What you should do
Reproduce exactly the lines from the one containing "for leftover in" through the one containing "import math", both included, and nothing else.

** start **

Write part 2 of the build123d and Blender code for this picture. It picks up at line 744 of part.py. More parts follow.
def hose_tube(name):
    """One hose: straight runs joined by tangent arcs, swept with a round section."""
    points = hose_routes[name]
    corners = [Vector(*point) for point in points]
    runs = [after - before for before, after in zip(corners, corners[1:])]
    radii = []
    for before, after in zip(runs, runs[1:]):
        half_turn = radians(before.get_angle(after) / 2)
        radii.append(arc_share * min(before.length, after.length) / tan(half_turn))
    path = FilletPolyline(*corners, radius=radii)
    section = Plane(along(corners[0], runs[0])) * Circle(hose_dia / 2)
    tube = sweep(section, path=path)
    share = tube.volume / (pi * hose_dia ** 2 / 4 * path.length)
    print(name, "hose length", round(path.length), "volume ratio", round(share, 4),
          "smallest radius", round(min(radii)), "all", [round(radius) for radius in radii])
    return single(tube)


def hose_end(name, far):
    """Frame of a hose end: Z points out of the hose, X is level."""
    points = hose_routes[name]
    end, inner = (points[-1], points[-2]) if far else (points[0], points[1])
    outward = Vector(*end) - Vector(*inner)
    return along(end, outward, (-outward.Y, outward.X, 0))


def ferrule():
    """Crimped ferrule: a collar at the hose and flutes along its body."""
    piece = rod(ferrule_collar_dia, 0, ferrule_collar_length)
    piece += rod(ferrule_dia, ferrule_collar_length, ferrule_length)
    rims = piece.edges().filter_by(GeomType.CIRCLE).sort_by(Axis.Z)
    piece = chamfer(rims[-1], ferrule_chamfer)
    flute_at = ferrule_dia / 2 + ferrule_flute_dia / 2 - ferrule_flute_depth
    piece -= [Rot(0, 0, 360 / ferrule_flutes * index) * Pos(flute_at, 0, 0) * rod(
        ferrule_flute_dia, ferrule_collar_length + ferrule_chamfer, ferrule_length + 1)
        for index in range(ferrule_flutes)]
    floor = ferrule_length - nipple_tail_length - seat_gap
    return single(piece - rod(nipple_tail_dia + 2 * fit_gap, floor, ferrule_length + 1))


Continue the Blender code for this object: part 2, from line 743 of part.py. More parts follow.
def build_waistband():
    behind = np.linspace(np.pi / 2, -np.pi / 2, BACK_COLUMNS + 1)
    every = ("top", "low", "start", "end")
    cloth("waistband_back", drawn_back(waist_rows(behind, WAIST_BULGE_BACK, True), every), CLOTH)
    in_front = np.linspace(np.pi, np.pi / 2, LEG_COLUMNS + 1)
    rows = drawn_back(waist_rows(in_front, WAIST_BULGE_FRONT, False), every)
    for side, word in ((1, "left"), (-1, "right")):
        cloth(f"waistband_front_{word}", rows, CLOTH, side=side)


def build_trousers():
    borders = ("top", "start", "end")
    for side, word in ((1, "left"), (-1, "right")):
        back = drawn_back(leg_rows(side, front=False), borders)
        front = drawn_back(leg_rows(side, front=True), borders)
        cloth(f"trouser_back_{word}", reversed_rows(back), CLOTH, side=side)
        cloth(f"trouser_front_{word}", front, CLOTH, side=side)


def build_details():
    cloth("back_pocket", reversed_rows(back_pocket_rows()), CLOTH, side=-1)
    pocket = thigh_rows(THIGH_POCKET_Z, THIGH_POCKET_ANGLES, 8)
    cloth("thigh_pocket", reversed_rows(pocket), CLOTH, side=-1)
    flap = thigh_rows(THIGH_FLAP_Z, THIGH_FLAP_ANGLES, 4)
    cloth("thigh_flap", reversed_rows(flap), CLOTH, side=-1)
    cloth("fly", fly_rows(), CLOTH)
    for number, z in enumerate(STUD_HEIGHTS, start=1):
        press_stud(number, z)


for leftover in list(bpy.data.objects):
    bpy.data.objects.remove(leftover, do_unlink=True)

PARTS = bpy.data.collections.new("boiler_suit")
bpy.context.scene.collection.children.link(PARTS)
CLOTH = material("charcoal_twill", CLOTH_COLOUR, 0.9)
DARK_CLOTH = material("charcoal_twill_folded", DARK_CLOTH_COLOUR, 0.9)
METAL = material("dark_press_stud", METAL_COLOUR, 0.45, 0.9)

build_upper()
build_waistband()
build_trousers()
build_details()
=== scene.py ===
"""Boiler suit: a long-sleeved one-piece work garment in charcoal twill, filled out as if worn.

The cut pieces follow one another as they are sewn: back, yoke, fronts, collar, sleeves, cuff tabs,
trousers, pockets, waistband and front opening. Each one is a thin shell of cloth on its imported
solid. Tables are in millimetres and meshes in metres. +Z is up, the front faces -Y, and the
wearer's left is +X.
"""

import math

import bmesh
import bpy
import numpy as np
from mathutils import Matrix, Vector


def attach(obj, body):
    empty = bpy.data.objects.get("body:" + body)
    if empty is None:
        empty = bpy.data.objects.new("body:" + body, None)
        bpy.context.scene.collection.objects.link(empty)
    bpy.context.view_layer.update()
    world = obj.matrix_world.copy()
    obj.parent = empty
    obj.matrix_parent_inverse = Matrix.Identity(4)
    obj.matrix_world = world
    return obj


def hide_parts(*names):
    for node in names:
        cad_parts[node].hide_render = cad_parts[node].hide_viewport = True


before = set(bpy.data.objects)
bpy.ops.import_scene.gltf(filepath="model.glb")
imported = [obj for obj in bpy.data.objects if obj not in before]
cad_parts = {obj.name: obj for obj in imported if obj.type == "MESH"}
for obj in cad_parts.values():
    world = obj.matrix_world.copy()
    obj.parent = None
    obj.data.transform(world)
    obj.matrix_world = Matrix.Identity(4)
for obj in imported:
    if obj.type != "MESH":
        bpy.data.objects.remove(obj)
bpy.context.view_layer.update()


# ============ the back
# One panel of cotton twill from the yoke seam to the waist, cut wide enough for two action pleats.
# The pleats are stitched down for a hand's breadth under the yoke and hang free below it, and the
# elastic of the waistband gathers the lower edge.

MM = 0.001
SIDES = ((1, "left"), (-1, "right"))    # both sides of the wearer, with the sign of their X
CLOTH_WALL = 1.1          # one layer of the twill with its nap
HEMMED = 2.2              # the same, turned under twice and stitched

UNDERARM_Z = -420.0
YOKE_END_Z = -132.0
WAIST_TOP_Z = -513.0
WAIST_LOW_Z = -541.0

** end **

Solution to the exercise
for leftover in list(bpy.data.objects):
    bpy.data.objects.remove(leftover, do_unlink=True)

PARTS = bpy.data.collections.new("boiler_suit")
bpy.context.scene.collection.children.link(PARTS)
CLOTH = material("charcoal_twill", CLOTH_COLOUR, 0.9)
DARK_CLOTH = material("charcoal_twill_folded", DARK_CLOTH_COLOUR, 0.9)
METAL = material("dark_press_stud", METAL_COLOUR, 0.45, 0.9)

build_upper()
build_waistband()
build_trousers()
build_details()
=== scene.py ===
"""Boiler suit: a long-sleeved one-piece work garment in charcoal twill, filled out as if worn.

The cut pieces follow one another as they are sewn: back, yoke, fronts, collar, sleeves, cuff tabs,
trousers, pockets, waistband and front opening. Each one is a thin shell of cloth on its imported
solid. Tables are in millimetres and meshes in metres. +Z is up, the front faces -Y, and the
wearer's left is +X.
"""

import math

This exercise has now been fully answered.